Customised pets.

Following the success of test tube babies, cloned sheep and genetically modified tomatoes, I await the arrival of customised pets with bated breath.

Who would want an ordinary pet arrived at by the old-fashioned method of breeding, when, with a little tinkering, a customised pet, exactly tailored to your requirements, could be your 21st century huggle of choice?

For the unfit owner, tearfully cramming his fifth burger after a wigging from the vet for having an overweight pooch, what could be better than a slugador?  Impossible to overfeed, consuming only vegetables and troublesome plants in the garden, this Labrador/slug cross will fetch any sticks you can be bothered to throw, very slowly, and then eat them.  Faithful, in fact impossible to get rid of, all the slugador asks is a giant plant pot in the bath and endless food.  Get a slugador and avoid composting entirely.  Now available with long wet ears.

For someone you don’t like I’d recommend the gift of a parrot-in-law.  Endlessly, though never originally, opinionated and tirelessly critical of everything, this squawking hybrid can cause a rift in the most devoted couple in under five years, if it lives that long.  Ideal wedding present for an ex.

You can sit on it, you can fall off it, you can ride it, you can hang the washing on it, you can tow it behind the car in a special box, yes, it’s a clothes horse.  Several breeds are available, all skittish, difficult and requiring vast amounts of patience and understanding.

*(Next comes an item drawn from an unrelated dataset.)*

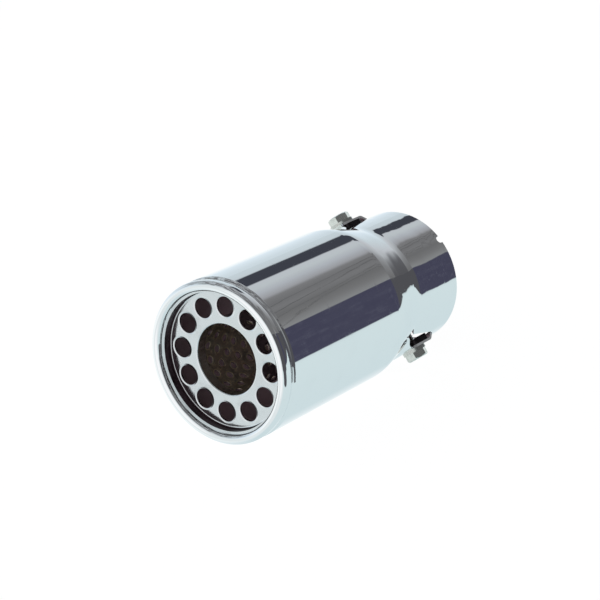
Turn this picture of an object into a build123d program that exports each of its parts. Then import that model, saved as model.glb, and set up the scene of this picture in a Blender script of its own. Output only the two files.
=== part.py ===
from build123d import *
import os
from math import cos, radians, sqrt, tan

# Clamp-on exhaust tip. Its axis lies along Y: the tail pipe goes in at Y = 0 from the +Y side,
# and the outlet faces -Y. +Z is up, and the origin is the centre of the inlet mouth.

# Driving dimensions in millimetres and degrees.

# Outer shell, one drawn and polished sheet
shell_sheet = 1.2
body_diameter = 76.0
body_length = 84.3
shoulder_radius = 26.0
cone_length = 21.1
neck_radius = 22.0
inlet_bore = 64.0
collar_length = 33.6
collar_draft = 0.6
mouth_length = 8.5
rim_notch_width = 3.6
rim_notch_depth = 2.8
rim_notch_angle = 46.5

# Rolled lip at the outlet, with the pinched groove behind it
lip_radius = 2.4
lip_step = 0.1
lip_crown_radius = 12.0
lip_crown_length = 4.5
groove_run = 1.05
groove_round = 1.5
groove_fillet = 0.6
lip_leg_length = 7.4

# Recessed front plate, a shallow cup with a ring of holes
plate_sheet = 0.8
plate_recess = 7.35
plate_corner = 1.0
plate_flange_length = 4.0
plate_hole_diameter = 9.5
plate_hole_circle_diameter = 50.0
plate_hole_count = 12
outlet_diameter = 32.8
outlet_edge_radius = 1.0
outlet_collar_length = 5.5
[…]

Comes with a variety of owner’s outlandish outfits, ideal for anyone who looks good in trousers cut like a wagon wheel, also handy for those wishing to disguise naturally enormous knees. Perfect for anyone boring enough to project wardrobe malfunction as a manifestation of personality, especially if they don’t mind the breeze through fray holes in strategic areas.

The batslicer, test tube clone of an egg slicer and a Pipistrelle, can decimate the pigeon population of a suitable urban area.  No training is required, for it is purely by instinct that the batslicer is drawn to fly up to pigeon’s nests, hard boil the eggs and then slice them.  An affectionate batslicer will hold out its wire wings so that its owner can play them like harps while singing fractured choruses from hits of the Sixties and afterwards hang itself upside down in the pan cupboard and squeak quietly off to sleep.

For the really intrepid pet owner, how about a pythanker?  This cross between a banker and a python is a slippery customer who’ll take over your house and have you out on the street before you can say ‘overdraft’.  Nevertheless, many people are motivated to keep one by the vast number of valuable skins which the pythanker grows.  Off-shore accounts, gilt-edged investments, you name it, they produce it and if you can keep one for a year, the luxurious slough of bonuses is astounding.  Just don’t wrap it round you in a chilly spell, or feed it your savings.  This pet has endless neck but prising the fangs apart to peer deep inside would be more of a mistake than I can tell you.

And finally, gingerbread rabbits.  Buy a pair and never be without biscuits again.